Given instruction — Begin at the line containing "piece.name, room: piece.stalkWide" and stop at the line containing "for body, members"; copy those lines exactly, ends included, and nothing else.

Source data —
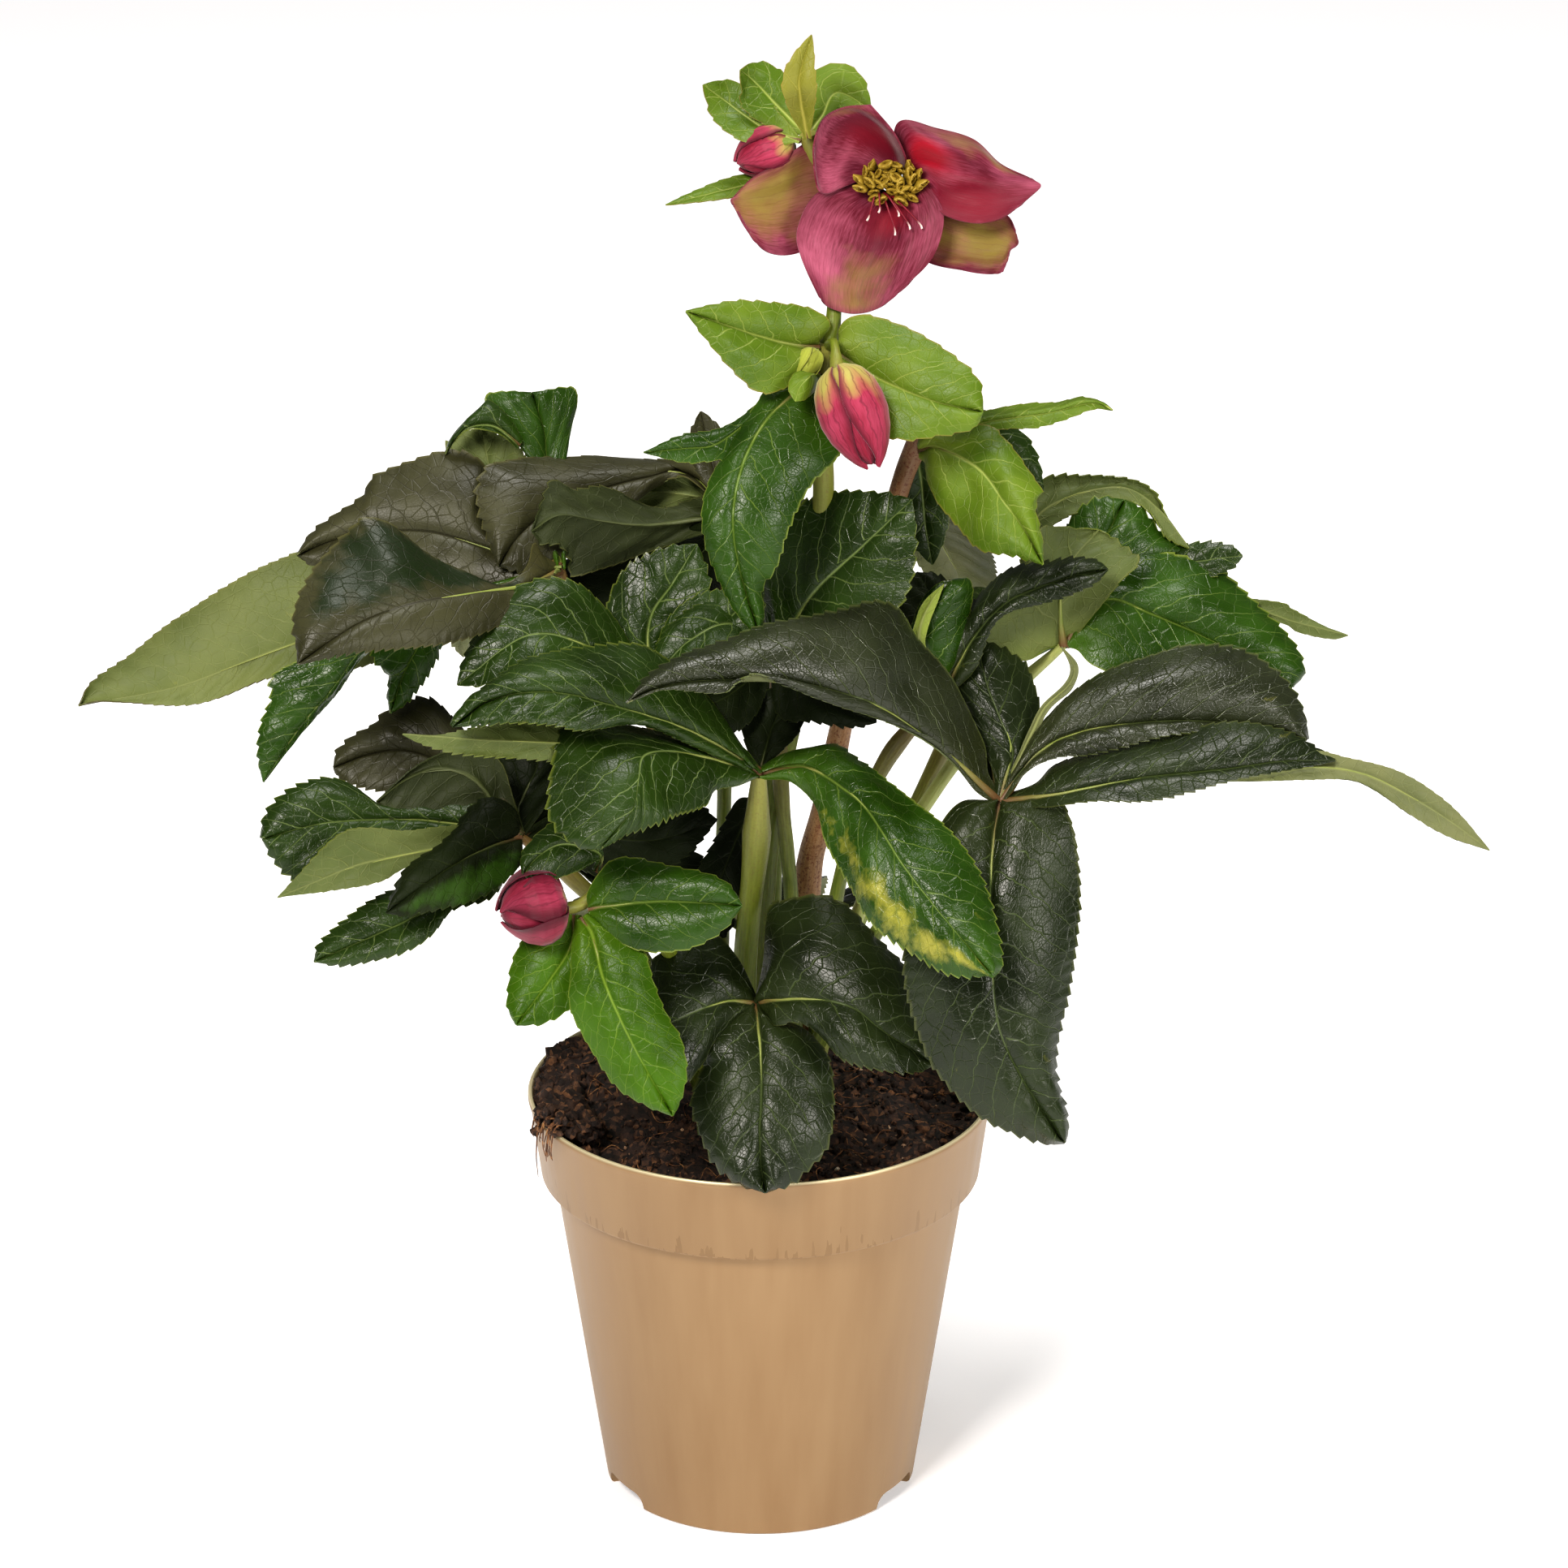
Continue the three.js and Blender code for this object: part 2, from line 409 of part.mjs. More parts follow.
// ---- pot, soil and crown ----
function potSolid() {
  const { footRadius, height, wall, floor, rimRadius, rimFootRadius, rimFootHeight } = pot;
  const { neckRadius, bandStep } = pot;
  const body = latheSolid([
    [0, 0], [footRadius, 0], [neckRadius, rimFootHeight - bandStep], [rimFootRadius, rimFootHeight],
    [rimRadius, height], [rimRadius - wall, height], [rimFootRadius - wall, rimFootHeight + wall],
    [neckRadius - wall, rimFootHeight + wall], [footRadius - wall, floor], [0, floor],
  ], roundSides);
  const notches = pot.notchAngles.map((degrees) => {
    const notch = new THREE.BoxGeometry(pot.notchDepth, pot.notchWidth, 2 * pot.notchHeight);
    notch.translate(footRadius, 0, 0);
    return solid(notch.rotateZ(THREE.MathUtils.degToRad(degrees - 90)));
  });
  return notches.reduce((a, b) => a.subtract(b), body);
}

function soilSolid() {
  const inset = pot.wall + soil.gap;
  const slope = (pot.rimRadius - pot.rimFootRadius) / (pot.height - pot.rimFootHeight);
  const top = pot.rimFootRadius - inset + slope * (soil.edgeHeight - pot.rimFootHeight - pot.wall);
  const step = pot.rimFootHeight + inset;
  return latheSolid([
    [0, pot.floor + soil.gap], [pot.footRadius - inset - soil.footGap, pot.floor + soil.gap],
    [pot.neckRadius - inset, step], [pot.rimFootRadius - inset, step], [top, soil.edgeHeight],
    [soil.midRadius, soil.midHeight], [0, soil.crest],
  ], roundSides);
}

function crownSolid() {
  const dome = new THREE.SphereGeometry(crown.radius, crownSides, crownRings);
  dome.scale(1, crown.halfHeight / crown.radius, 1).rotateX(Math.PI / 2).translate(0, 0, crown.z);
  return solid(dome);
}

// ---- flower eye and buds ----
function nectarySolid(grow) {
  const ring = new THREE.TorusGeometry(flowerEye.ring, flowerEye.tube + grow, thinSides, ringSides);
  return solid(turnTo(ring, flowerEye.axis).translate(...flowerEye.at));
}

function pistilSolid() {
  const heart = ballSolid(flowerEye.at, flowerEye.heart);
  const styles = styleTips.map((tip) => {
    const middle = vec(flowerEye.at).lerp(vec(tip), 0.5).add(vec(flowerEye.styleBow));
    return stalkSolid([flowerEye.at, middle.toArray(), tip], flowerEye.styleRadii, 0);
  });
  return joined([heart, ...styles]);
}

// An egg from its stalk end to its tip.
function budSolid(bud, grow) {
  const axis = vec(bud.to).sub(vec(bud.from));
  const length = axis.length();
  const points = budOutline.map(([r, z]) => new THREE.Vector2(
    r ? r * bud.radius + grow : 0, z * (length + 2 * grow) - grow));
  const egg = new THREE.LatheGeometry(points, budSides).rotateX(Math.PI / 2);
  return solid(turnTo(egg, axis.toArray()).translate(...bud.from));
}

// ---- assembly ----
const plant = new THREE.Group();

function addPiece(name, finish, body) {
  const material = new THREE.MeshStandardMaterial(finishes[finish]);
  const mesh = new THREE.Mesh(toGeometry(largest(body)), material);
  mesh.name = name;
  plant.add(mesh);
}

// Each organ has a stalk, a blade or both; wide is the same shape with room left round it.
function organ(name, finish, stalk, blade) {
  return { name, finish, stalk: stalk?.(0), stalkWide: stalk?.(clearance), blade: blade?.(0),
    bladeWide: blade?.(clearance) };
}

function leafOrgan([name, leaf]) {
  const path = leaf.stalk ? [rootPoint(leaf.root), ...leaf.stalk, leaf.hub] : null;
  const stalk = path && ((grow) => stalkSolid(path, leafStalkRadii, grow));
  const hub = leaf.stalk ? hubRadius.leaf : hubRadius.bract;
  const blade = (grow) => joined([
    ballSolid(leaf.hub, hub + grow),
    ...leaf.leaflets.map((leaflet) => leafletSolid(leaf.hub, leaflet, grow)),
  ]);
  return organ(name, leaf.finish, stalk, blade);
}

function stemOrgan([name, stem]) {
  const start = stem.root === undefined ? [] : [rootPoint(stem.root)];
  const runs = stem.runs.map((run, i) => ({ ...run, line: i ? run.line : [...start, ...run.line] }));
  return organ(name, stem.finish, (grow) => joined(runs.map((run) => stalkSolid(run.line, run.radii, grow))));
}

const organs = [
  ...Object.entries(stems).map(stemOrgan),
  organ('bud_stalk', 'greenStem', (grow) => stalkSolid(budStalk.line, budStalk.radii, grow)),
  ...Object.entries(buds).map(([name, bud]) => organ(name, bud.finish, (grow) => budSolid(bud, grow))),
  organ('nectary_ring', 'nectary', (grow) => nectarySolid(grow)),
  organ('pistils', 'pistil', () => pistilSolid()),
  ...Object.entries(sepals).map(([name, sepal]) => organ(
    name, 'sepal', undefined, (grow) => leafletSolid(sepal.hub, sepal, grow))),
  ...Object.entries(leaves).map(leafOrgan),
  ...Object.entries(bracts).map(leafOrgan),
];

const potBody = potSolid();
const soilBody = soilSolid();
const raisedSoil = soilBody.translate([0, 0, clearance]);
const crownBody = crownSolid().subtract(raisedSoil).subtract(potBody);
const ground = raisedSoil.add(crownBody.translate([0, 0, clearance])).add(crownBody);
addPiece('pot', 'gold', potBody);
addPiece('soil', 'peat', soilBody);

// Stalks are cut only by the ground and by the stalks before them, blades by every stalk but their
// own and by the blades before them, so that no two pieces share any space.
const stalkRoom = [];
const bladeRoom = [];
organs.forEach((piece) => {
  if (!piece.stalk) return;
  piece.stalk = stalkRoom.reduce((body, { room }) => body.subtract(room), piece.stalk.subtract(ground));
  stalkRoom.push({ name: piece.name, room: piece.stalkWide });
});
addPiece('crown', 'greenStem', crownBody);
organs.forEach((piece) => {
  let body = piece.stalk;
  if (piece.blade) {
    const others = stalkRoom.filter(({ name }) => name !== piece.name);
    const blade = [...others, ...bladeRoom].reduce((cut, { room }) => cut.subtract(room),
      piece.blade.subtract(ground).subtract(potBody));
    body = body ? largest(body).add(blade) : blade;
    bladeRoom.push({ name: piece.name, room: piece.bladeWide });
  }
  addPiece(piece.name, piece.finish, body);
});

export default plant;
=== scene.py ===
import json
import math

import bpy
import numpy as np
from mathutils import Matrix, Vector

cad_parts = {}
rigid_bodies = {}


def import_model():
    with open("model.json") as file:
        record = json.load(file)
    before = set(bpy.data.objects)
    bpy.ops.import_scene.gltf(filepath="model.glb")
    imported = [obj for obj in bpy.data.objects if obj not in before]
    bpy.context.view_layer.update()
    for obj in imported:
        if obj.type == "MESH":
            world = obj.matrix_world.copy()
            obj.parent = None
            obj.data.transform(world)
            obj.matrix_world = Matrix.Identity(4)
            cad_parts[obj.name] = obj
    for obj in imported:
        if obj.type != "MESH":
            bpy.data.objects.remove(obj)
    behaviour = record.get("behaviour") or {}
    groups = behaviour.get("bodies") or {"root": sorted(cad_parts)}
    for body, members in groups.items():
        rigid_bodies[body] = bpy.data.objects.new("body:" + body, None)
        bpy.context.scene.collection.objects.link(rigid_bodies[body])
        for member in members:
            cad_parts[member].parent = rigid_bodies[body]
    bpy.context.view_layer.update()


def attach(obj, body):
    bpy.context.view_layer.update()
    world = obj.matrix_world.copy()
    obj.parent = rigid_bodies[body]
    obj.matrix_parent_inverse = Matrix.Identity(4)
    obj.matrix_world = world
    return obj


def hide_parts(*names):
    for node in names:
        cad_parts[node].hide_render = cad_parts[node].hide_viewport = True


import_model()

mm = 0.001  # everything below is written in millimetres


# an sRGB hex colour as the linear colour a shader takes
def hexColor(text):
    parts = [int(text[i:i + 2], 16) / 255 for i in (1, 3, 5)]
    return tuple(c / 12.92 if c <= 0.04045 else ((c + 0.055) / 1.055) ** 2.4 for c in parts) + (1.0,)


# adds a node with its settings and inputs, and gives back one of its outputs; inputs go by name or place: a
# map range takes its value at 0, from at 1 and 2, to at 3 and 4, and a mix its share at 0, colours at 6 and 7
def addNode(tree, kind, inputs=None, out=0, stops=None, **settings):
    node = tree.nodes.new("ShaderNode" + kind)
    for name, value in settings.items():
        setattr(node, name, value)
    for position, color in stops or ():
        first = position == stops[0][0]
        stop = node.color_ramp.elements[0] if first else node.color_ramp.elements.new(position)
        stop.position, stop.color = position, color
    for place, value in (inputs or {}).items():
        if isinstance(value, bpy.types.NodeSocket):
            tree.links.new(value, node.inputs[place])
        else:
            node.inputs[place].default_value = value
    return node.outputs[out]


colorMix = {"out": 2, "data_type": "RGBA"}


def newMaterial(name):
    material = bpy.data.materials.new(name)
    material.use_nodes = True
    return material, material.node_tree, material.node_tree.nodes["Principled BSDF"]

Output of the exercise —
  stalkRoom.push({ name: piece.name, room: piece.stalkWide });
});
addPiece('crown', 'greenStem', crownBody);
organs.forEach((piece) => {
  let body = piece.stalk;
  if (piece.blade) {
    const others = stalkRoom.filter(({ name }) => name !== piece.name);
    const blade = [...others, ...bladeRoom].reduce((cut, { room }) => cut.subtract(room),
      piece.blade.subtract(ground).subtract(potBody));
    body = body ? largest(body).add(blade) : blade;
    bladeRoom.push({ name: piece.name, room: piece.bladeWide });
  }
  addPiece(piece.name, piece.finish, body);
});

export default plant;
=== scene.py ===
import json
import math

import bpy
import numpy as np
from mathutils import Matrix, Vector

cad_parts = {}
rigid_bodies = {}


def import_model():
    with open("model.json") as file:
        record = json.load(file)
    before = set(bpy.data.objects)
    bpy.ops.import_scene.gltf(filepath="model.glb")
    imported = [obj for obj in bpy.data.objects if obj not in before]
    bpy.context.view_layer.update()
    for obj in imported:
        if obj.type == "MESH":
            world = obj.matrix_world.copy()
            obj.parent = None
            obj.data.transform(world)
            obj.matrix_world = Matrix.Identity(4)
            cad_parts[obj.name] = obj
    for obj in imported:
        if obj.type != "MESH":
            bpy.data.objects.remove(obj)
    behaviour = record.get("behaviour") or {}
    groups = behaviour.get("bodies") or {"root": sorted(cad_parts)}
    for body, members in groups.items():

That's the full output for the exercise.